The Russian security services have killed Chechens not only in Turkey. For example, Zelimkhan Yandarbiev was killed in Qatar’s capital Doha in 2004 (Newsru.com, February 13, 2004). The police in Qatar quickly arrested the perpetrators—two officers of the Russian military’s Main Intelligence Directorate (GRU), Anatoly Yablochkov, and Vasily Pugachev. Moscow managed to convince Qatar to hand over the suspects to Russia. Then–Russian defense minister Sergei Ivanov personally met them on a red carpet at the airport, and they were immediately set free (Onkavkaz.com, April 14).
Another notorious murder of a Chechen abroad and outside Turkey took place in Austria. In January 2009, a former bodyguard of Ramzan Kadyrov, Umar Israpilov, was killed in broad daylight in Vienna (Gazeta.ru, April 26, 2010). Kadyrov’s rival Sulim Yamadaev was killed in Dubai in March 2009 (Lenta.ru, January 2012). Former FSB officer Alexander Litvinenko, who was closely connected to the Chechen issue and received political asylum in the United Kingdom, died of a lethal dose of radioactive polonium-210, in London, on November 22, 2006 (Vedomosti.ru, January 21, 2016).

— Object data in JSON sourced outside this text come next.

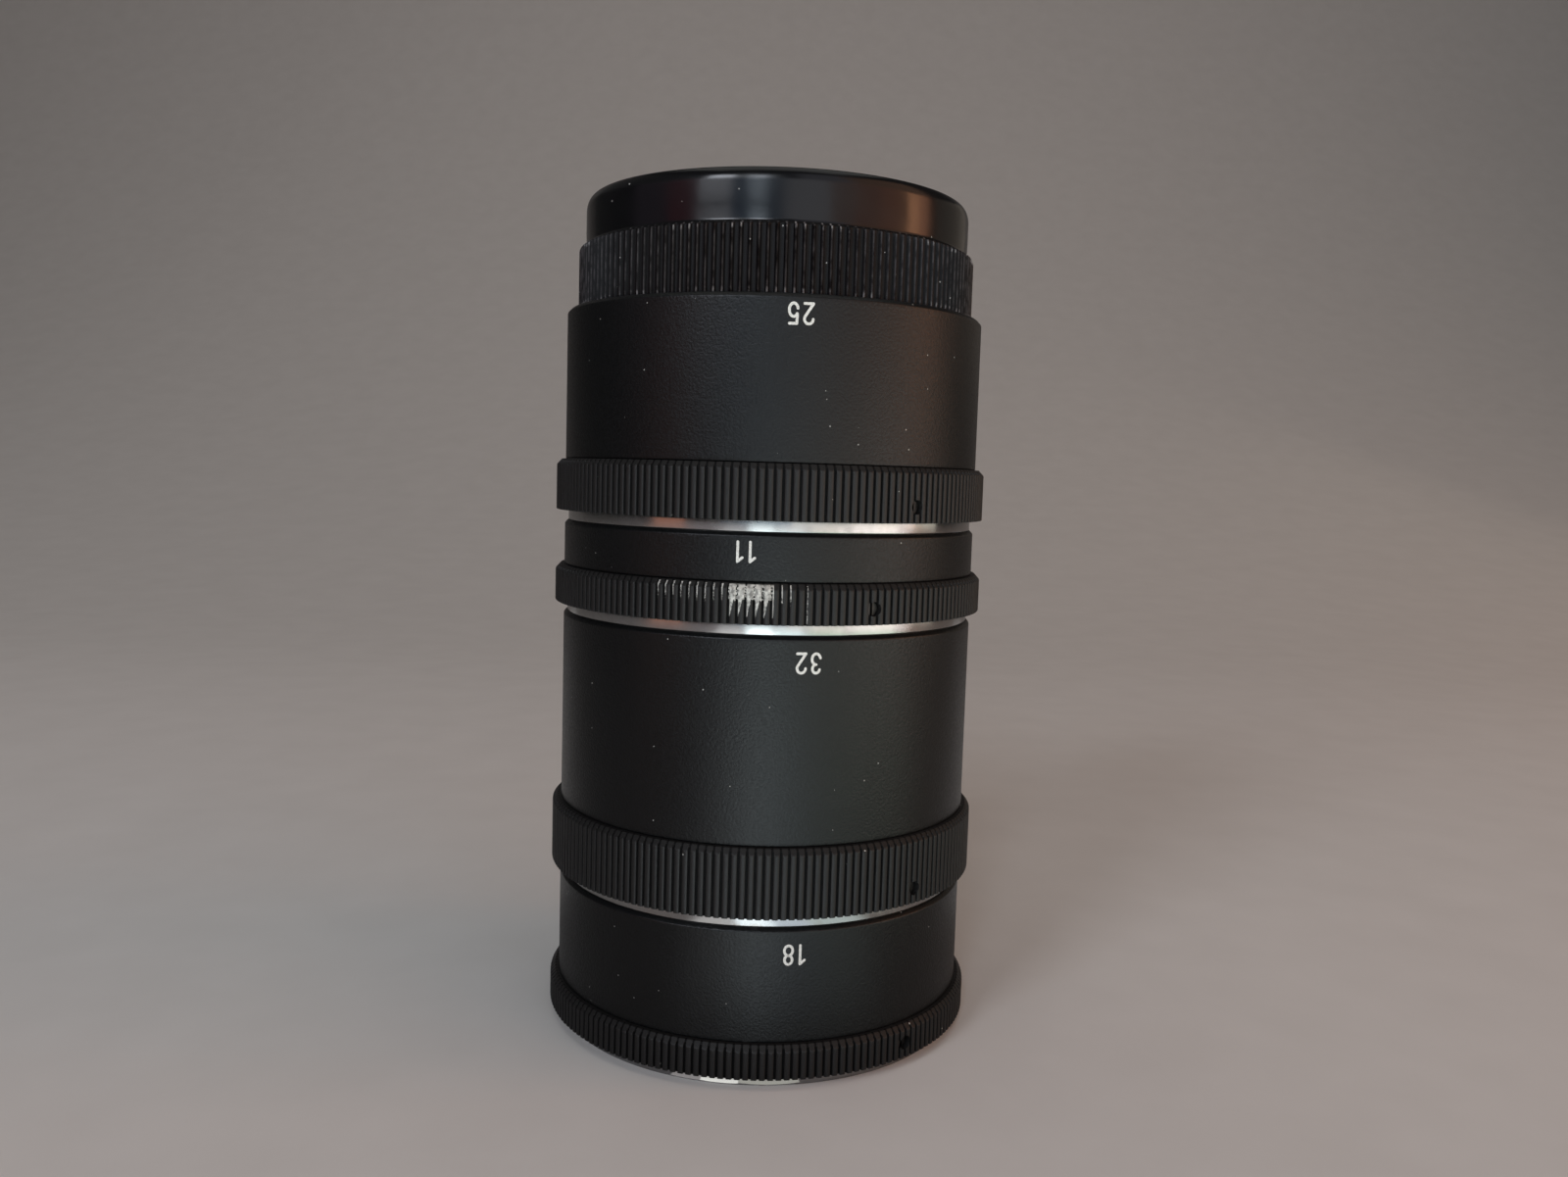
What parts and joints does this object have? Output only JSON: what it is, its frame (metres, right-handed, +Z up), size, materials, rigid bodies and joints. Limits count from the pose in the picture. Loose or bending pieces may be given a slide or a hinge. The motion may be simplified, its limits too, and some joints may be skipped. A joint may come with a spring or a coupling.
{
  "type": "extension tube set",
  "caption": "Stack of ribbed black extension tubes with chromed screw-mount rings and a screw-on rear cap, which space a lens away from a camera body.",
  "frame": {"origin": "centre of the front face of the lowest tube, on which the stack stands", "axes": "+Z up along the optical axis, from the front mount to the rear cap; -Y is the numbered side"},
  "size_m": [0.0526, 0.0526, 0.0993],
  "materials": {
    "barrel_black": "matte black anodised",
    "grip_black": "satin black anodised, ribbed",
    "ring_chrome": "turned and chromed",
    "screw_black": "blackened steel",
    "cap_plastic": "polished black moulding"
  },
  "bodies": {
    "tube_18": {"barrel_18": "barrel_black", "grip_ring_18": "grip_black", "grub_screw_18_a": "screw_black", "grub_screw_18_b": "screw_black", "grub_screw_18_c": "screw_black", "mount_ring_18": "ring_chrome"},
    "ring_32": {"mount_ring_32": "ring_chrome"},
    "tube_32": {"barrel_32": "barrel_black", "grip_ring_32": "grip_black", "grub_screw_32_a": "screw_black", "grub_screw_32_b": "screw_black", "grub_screw_32_c": "screw_black"},
    "ring_11": {"mount_ring_11": "ring_chrome"},
    "tube_11": {"barrel_11": "barrel_black", "grip_ring_11": "grip_black", "grub_screw_11_a": "screw_black", "grub_screw_11_b": "screw_black", "grub_screw_11_c": "screw_black"},
    "ring_25": {"mount_ring_25": "ring_chrome"},
    "tube_25": {"barrel_25": "barrel_black", "grip_ring_25": "grip_black", "grub_screw_25_a": "screw_black", "grub_screw_25_b": "screw_black", "grub_screw_25_c": "screw_black"},
    "cap": {"rear_cap": "cap_plastic"}
  },
  "joints": [
    {"name": "lift_32", "type": "slide", "parent": "tube_18", "child": "ring_32", "axis": [0, 0, 1], "range_m": [0, 0.005]},
    {"name": "turn_32", "type": "hinge", "parent": "ring_32", "child": "tube_32", "pos_m": [0, 0, 0.018], "axis": [0, 0, 1], "range_deg": [0, 1800]},
    {"name": "lift_11", "type": "slide", "parent": "tube_32", "child": "ring_11", "axis": [0, 0, 1], "range_m": [0, 0.005]},
    {"name": "turn_11", "type": "hinge", "parent": "ring_11", "child": "tube_11", "pos_m": [0, 0, 0.05], "axis": [0, 0, 1], "range_deg": [0, 1800]},
    {"name": "lift_25", "type": "slide", "parent": "tube_11", "child": "ring_25", "axis": [0, 0, 1], "range_m": [0, 0.005]},
    {"name": "turn_25", "type": "hinge", "parent": "ring_25", "child": "tube_25", "pos_m": [0, 0, 0.061], "axis": [0, 0, 1], "range_deg": [0, 1800]},
    {"name": "cap_lift", "type": "slide", "parent": "tube_25", "child": "cap", "axis": [0, 0, 1], "range_m": [0, 0.012]}
  ],
  "couplings": [
    {"joint": "lift_32", "follows": "turn_32", "m_per_rad": 0.00015915},
    {"joint": "lift_11", "follows": "turn_11", "m_per_rad": 0.00015915},
    {"joint": "lift_25", "follows": "turn_25", "m_per_rad": 0.00015915}
  ]
}
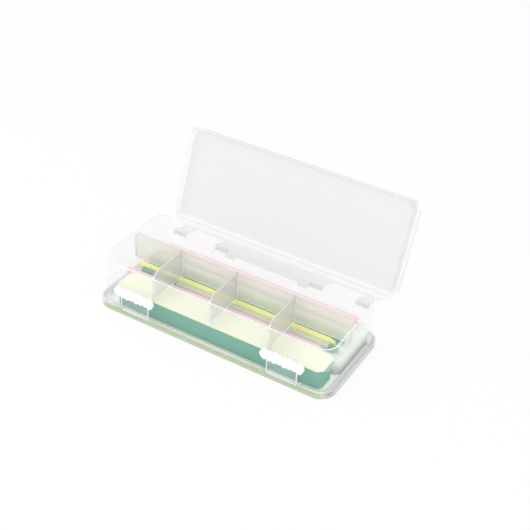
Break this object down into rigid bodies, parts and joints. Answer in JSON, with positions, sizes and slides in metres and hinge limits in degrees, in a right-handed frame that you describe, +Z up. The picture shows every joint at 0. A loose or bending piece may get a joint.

Unlike the notorious killings in Qatar, Russian security services almost always use ethnic Chechens to carry out the assassinations of other Chechens, while Russian diplomats have practically always provided support to the killers (Rfi.fr, May 19, 2011). The middlemen between the killers and the Russian government are usually ethnic Chechens employed at Russian embassies. Russians use the middlemen to establish trust among members of the local Chechen diasporas. The Russians usually sacrifice the killers, while the Chechen middlemen are evacuated to Russia.
Moscow regards the existence of a Chechen diaspora abroad as a threat and wants to neutralize it or, at least make it apolitical. However, the trend is that the Chechen diaspora, especially that part of it connected to the Chechen Republic of Ichkeria, is becoming increasingly active in politics, which attracts Russian attention. This means that there will likely be new victims among Chechens who live abroad.